Amir selalu ingin menjadi seperti
Amar, yang tidak pernah disalahkan kedua orangtuanya. Untuk anak seusia Amir,
harusnya orangtua menyadari bahwa Amir akan bisa berubah jika mereka para
orangtua mengubah cara mendidiknya. Amir yang berwatak keras harus di didik dengan
cara yang lembut dan dengan kasih
sayang. Pantas saja untuk anak seusia Amir berbuat nakal, tapi sebagai orang
tua tetap harus bersikap bijak dengan selalu dan selalu mengarahkan ke jalan
yang benar. Dengan selalu di arahkan, anak akan menjadi terbiasa melakukan
sesuatu yang baik pula. Yang mana, kesabaran sangat dibutuhkan dalam mendidik
dan membesarkan anak agar menjadi anak yang berhasil dan taat kepada kedua
orang tuanya.
Inilah hak asasi seorang anak yang tak
pernah diberikan oleh orang tua Amir.
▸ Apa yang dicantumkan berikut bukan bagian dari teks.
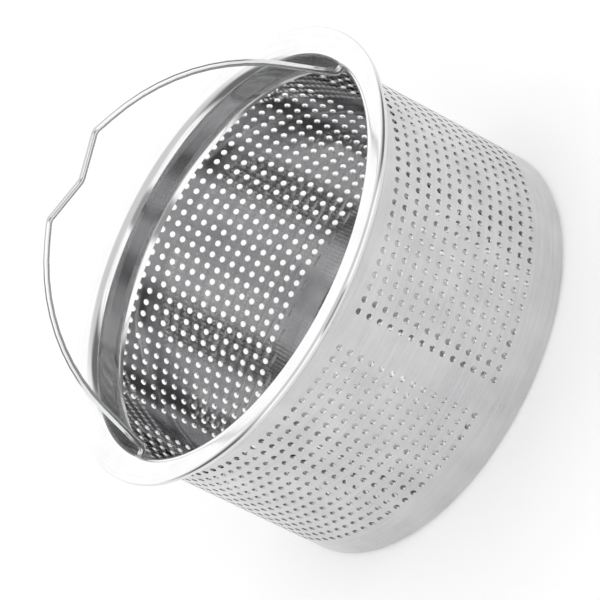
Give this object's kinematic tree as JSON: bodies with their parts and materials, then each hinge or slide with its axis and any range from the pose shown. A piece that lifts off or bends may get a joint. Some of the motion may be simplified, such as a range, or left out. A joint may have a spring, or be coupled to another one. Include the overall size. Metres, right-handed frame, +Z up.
{
  "type": "strainer basket",
  "caption": "Round perforated metal cup with a wide flanged rim that hangs in an opening, and a wire bail with a finger notch that swings up to lift it out.",
  "frame": {"origin": "centre of the cup's base, on its underside, where the basket stands", "axes": "+Z up the cup's axis and out of its mouth; X along the bail's hinge line; Y across it"},
  "size_m": [0.138, 0.138, 0.1246],
  "materials": {
    "rim_steel": "polished stainless steel pressing",
    "cup_steel": "satin stainless steel sheet, punched",
    "wire_steel": "polished stainless steel wire"
  },
  "bodies": {
    "basket": {"strainer_cup": "cup_steel", "rim_ring": "rim_steel"},
    "bail": {"bail": "wire_steel"}
  },
  "joints": [
    {"name": "bail_swing", "type": "hinge", "parent": "basket", "child": "bail", "pos_m": [0, 0, 0.06545], "axis": [1, 0, 0], "range_deg": [-85, 85]}
  ]
}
Saran saya, dalam setiap keluarga,
anaklah yang menjadi ujian bagi kedua orang tuanya. Anak adalah harta yang
paling berharga. Meskipun masing-masing orang tua memiliki seorang anak yang
menjadi kebanggaan, namun akan lebih bijak jika tak diperlihatkan ke anak yang
lain. Ini menjadi penting. Agar seorang anak yang tidak menjadi kebanggaan
tetap merasa dirinya penting didalam keluarganya. Dan saya sangat yakin, tidak
ada orang tua yang tidak menyayangi anaknya. Jikalau itu ada, mungkin hati
nuraninya masilah belum terbuka dan belum menyadari bahwa anak adalah sosok
yang tak ternilai harganya. Tidak semua orang yang telah berkeluarga bisa
memiliki anak, oleh karena itu orang tua harus bisa mendidik anaknya sebaik
mungkin, agar menjadi anak yang sukses dunia dan akhirat.